_Aim of the exercise_. Quote exactly the lines between the line containing "# The origin" and the line containing "before = set(bpy.data.objects)", counting those two lines as part of the range. Leave the rest out.

_Listed records_.
** start **

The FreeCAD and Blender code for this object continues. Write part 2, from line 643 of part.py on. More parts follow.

** end **
** start **

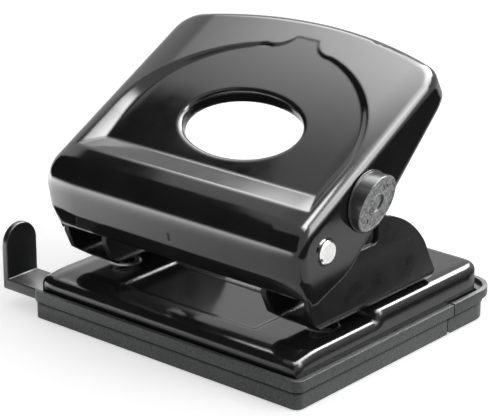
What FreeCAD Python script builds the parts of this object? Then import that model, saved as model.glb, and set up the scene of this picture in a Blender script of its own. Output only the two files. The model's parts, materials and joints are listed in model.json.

** end **
** start **

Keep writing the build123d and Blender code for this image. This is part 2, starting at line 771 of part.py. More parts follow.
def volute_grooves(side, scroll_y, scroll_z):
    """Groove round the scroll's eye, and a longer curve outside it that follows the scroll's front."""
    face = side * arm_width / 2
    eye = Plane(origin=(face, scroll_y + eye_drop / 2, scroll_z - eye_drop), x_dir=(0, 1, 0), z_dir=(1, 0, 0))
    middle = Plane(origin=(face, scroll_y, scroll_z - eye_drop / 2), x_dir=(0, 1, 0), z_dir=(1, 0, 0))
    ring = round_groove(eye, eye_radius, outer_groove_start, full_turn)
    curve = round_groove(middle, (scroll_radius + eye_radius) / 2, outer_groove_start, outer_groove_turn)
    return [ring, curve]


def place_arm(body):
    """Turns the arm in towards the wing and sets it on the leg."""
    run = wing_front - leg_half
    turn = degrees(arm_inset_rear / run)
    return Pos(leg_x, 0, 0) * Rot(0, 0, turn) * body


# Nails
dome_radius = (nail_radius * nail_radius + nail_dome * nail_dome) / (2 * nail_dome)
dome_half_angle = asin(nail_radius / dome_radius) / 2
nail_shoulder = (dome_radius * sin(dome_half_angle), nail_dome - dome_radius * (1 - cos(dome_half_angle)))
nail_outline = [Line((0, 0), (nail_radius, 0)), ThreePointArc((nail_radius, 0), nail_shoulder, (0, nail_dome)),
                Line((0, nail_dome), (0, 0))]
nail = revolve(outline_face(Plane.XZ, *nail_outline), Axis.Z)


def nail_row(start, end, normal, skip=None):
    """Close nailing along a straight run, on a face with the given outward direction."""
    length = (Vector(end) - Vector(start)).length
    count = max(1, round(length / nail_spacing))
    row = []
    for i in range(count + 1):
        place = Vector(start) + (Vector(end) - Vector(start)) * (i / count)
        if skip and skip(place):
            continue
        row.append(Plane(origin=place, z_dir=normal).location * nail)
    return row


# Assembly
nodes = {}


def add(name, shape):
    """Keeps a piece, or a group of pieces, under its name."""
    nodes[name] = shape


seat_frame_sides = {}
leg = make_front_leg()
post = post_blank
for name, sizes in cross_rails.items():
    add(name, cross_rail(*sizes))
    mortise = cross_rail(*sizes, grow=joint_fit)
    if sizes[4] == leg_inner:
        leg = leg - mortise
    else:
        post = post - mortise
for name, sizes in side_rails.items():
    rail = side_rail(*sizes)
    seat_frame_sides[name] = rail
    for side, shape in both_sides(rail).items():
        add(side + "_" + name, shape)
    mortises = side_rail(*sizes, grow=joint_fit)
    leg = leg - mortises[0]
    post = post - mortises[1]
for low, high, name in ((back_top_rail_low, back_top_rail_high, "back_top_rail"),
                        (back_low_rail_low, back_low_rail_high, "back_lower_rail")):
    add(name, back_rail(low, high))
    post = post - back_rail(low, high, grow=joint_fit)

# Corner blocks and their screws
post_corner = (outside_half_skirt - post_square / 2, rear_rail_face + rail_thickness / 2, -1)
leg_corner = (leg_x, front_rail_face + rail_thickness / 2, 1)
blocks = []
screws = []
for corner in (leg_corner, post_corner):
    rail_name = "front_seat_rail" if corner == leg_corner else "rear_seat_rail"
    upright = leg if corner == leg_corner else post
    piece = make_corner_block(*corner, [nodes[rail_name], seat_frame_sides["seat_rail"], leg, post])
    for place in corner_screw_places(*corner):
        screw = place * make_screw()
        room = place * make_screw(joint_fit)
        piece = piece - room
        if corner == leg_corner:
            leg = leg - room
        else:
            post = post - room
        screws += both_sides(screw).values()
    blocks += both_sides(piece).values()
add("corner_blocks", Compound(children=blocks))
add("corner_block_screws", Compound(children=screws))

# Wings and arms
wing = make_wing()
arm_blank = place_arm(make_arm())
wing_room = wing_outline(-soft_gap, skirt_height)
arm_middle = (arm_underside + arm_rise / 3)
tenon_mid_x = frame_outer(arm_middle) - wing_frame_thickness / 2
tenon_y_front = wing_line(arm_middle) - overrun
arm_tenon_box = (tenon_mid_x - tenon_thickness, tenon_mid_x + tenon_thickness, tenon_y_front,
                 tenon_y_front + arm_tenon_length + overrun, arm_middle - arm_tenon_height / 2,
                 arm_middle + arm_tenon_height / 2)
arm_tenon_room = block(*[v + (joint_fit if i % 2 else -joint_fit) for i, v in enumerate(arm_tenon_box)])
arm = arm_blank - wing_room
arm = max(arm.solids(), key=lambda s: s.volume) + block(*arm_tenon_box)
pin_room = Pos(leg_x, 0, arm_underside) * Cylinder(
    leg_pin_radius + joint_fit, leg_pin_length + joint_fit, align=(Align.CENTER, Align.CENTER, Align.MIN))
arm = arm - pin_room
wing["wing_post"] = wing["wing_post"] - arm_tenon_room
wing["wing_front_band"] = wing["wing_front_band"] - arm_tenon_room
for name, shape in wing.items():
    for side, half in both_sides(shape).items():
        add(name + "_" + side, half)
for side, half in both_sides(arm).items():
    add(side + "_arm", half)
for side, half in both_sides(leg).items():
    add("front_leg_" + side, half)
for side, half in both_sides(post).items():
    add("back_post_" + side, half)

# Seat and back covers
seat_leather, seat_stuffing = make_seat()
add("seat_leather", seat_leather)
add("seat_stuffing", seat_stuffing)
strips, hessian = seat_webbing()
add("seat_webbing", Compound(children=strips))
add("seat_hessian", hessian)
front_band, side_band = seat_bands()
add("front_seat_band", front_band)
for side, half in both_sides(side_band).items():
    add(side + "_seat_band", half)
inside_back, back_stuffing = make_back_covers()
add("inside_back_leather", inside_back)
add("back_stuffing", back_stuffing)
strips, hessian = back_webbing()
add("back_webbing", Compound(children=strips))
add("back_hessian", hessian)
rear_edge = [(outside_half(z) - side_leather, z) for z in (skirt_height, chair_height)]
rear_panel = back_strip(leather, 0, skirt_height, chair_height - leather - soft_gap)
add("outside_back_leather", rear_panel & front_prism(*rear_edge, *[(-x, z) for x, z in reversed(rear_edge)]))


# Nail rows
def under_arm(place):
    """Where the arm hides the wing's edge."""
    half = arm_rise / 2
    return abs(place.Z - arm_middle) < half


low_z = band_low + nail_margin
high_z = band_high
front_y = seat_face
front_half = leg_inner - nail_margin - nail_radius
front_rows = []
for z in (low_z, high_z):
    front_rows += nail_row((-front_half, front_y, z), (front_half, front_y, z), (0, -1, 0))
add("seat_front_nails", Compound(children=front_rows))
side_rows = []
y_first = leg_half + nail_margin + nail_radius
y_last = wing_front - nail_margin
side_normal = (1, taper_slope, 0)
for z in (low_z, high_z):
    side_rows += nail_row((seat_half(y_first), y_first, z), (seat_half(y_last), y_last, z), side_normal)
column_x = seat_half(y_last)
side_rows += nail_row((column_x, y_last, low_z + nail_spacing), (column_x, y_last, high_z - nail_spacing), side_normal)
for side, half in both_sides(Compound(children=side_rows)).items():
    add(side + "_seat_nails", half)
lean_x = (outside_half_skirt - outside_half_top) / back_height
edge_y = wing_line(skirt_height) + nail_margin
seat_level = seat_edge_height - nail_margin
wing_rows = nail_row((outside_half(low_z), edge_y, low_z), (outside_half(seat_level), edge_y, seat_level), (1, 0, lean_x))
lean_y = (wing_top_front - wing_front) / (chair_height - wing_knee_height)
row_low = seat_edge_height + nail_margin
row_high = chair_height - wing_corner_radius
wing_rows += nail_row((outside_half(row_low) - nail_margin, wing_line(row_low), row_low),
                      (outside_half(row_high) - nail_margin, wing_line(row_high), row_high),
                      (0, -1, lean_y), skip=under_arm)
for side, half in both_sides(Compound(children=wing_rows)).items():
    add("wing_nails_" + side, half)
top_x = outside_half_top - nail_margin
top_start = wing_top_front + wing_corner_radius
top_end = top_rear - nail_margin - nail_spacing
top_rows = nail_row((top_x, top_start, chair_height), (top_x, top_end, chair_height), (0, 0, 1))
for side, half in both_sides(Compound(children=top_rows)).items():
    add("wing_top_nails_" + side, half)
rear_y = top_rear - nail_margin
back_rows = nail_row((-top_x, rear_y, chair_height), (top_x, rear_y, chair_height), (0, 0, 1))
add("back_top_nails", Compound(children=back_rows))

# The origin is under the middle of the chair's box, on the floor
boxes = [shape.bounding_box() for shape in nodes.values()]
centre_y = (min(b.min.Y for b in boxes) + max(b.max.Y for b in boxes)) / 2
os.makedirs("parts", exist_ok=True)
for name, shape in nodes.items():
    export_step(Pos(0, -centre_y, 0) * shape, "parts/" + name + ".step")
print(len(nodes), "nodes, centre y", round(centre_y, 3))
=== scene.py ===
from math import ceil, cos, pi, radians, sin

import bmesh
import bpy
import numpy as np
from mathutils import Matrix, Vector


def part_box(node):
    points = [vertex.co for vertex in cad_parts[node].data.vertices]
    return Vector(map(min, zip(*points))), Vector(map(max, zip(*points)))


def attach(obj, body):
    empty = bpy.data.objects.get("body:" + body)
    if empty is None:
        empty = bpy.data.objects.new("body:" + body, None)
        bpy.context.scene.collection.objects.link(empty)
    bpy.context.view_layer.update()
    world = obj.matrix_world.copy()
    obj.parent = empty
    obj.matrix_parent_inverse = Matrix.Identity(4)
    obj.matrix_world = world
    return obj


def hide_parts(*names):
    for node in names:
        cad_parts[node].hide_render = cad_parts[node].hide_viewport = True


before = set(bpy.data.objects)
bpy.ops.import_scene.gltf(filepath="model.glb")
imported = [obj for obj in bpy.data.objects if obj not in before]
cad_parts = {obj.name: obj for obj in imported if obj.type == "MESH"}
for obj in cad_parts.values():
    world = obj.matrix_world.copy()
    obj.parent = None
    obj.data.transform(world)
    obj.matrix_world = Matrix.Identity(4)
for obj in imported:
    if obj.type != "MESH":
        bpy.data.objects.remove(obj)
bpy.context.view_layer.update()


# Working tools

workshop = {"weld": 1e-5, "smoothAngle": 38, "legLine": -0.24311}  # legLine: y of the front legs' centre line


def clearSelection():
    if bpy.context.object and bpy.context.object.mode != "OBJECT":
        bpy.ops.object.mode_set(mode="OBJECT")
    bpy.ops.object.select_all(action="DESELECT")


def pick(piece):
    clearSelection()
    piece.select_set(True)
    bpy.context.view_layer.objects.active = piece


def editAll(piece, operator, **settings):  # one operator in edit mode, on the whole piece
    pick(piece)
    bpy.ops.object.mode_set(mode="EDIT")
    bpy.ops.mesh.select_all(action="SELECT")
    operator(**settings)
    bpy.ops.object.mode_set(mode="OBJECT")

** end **

_Task answer_.
# The origin is under the middle of the chair's box, on the floor
boxes = [shape.bounding_box() for shape in nodes.values()]
centre_y = (min(b.min.Y for b in boxes) + max(b.max.Y for b in boxes)) / 2
os.makedirs("parts", exist_ok=True)
for name, shape in nodes.items():
    export_step(Pos(0, -centre_y, 0) * shape, "parts/" + name + ".step")
print(len(nodes), "nodes, centre y", round(centre_y, 3))
=== scene.py ===
from math import ceil, cos, pi, radians, sin

import bmesh
import bpy
import numpy as np
from mathutils import Matrix, Vector


def part_box(node):
    points = [vertex.co for vertex in cad_parts[node].data.vertices]
    return Vector(map(min, zip(*points))), Vector(map(max, zip(*points)))


def attach(obj, body):
    empty = bpy.data.objects.get("body:" + body)
    if empty is None:
        empty = bpy.data.objects.new("body:" + body, None)
        bpy.context.scene.collection.objects.link(empty)
    bpy.context.view_layer.update()
    world = obj.matrix_world.copy()
    obj.parent = empty
    obj.matrix_parent_inverse = Matrix.Identity(4)
    obj.matrix_world = world
    return obj


def hide_parts(*names):
    for node in names:
        cad_parts[node].hide_render = cad_parts[node].hide_viewport = True


before = set(bpy.data.objects)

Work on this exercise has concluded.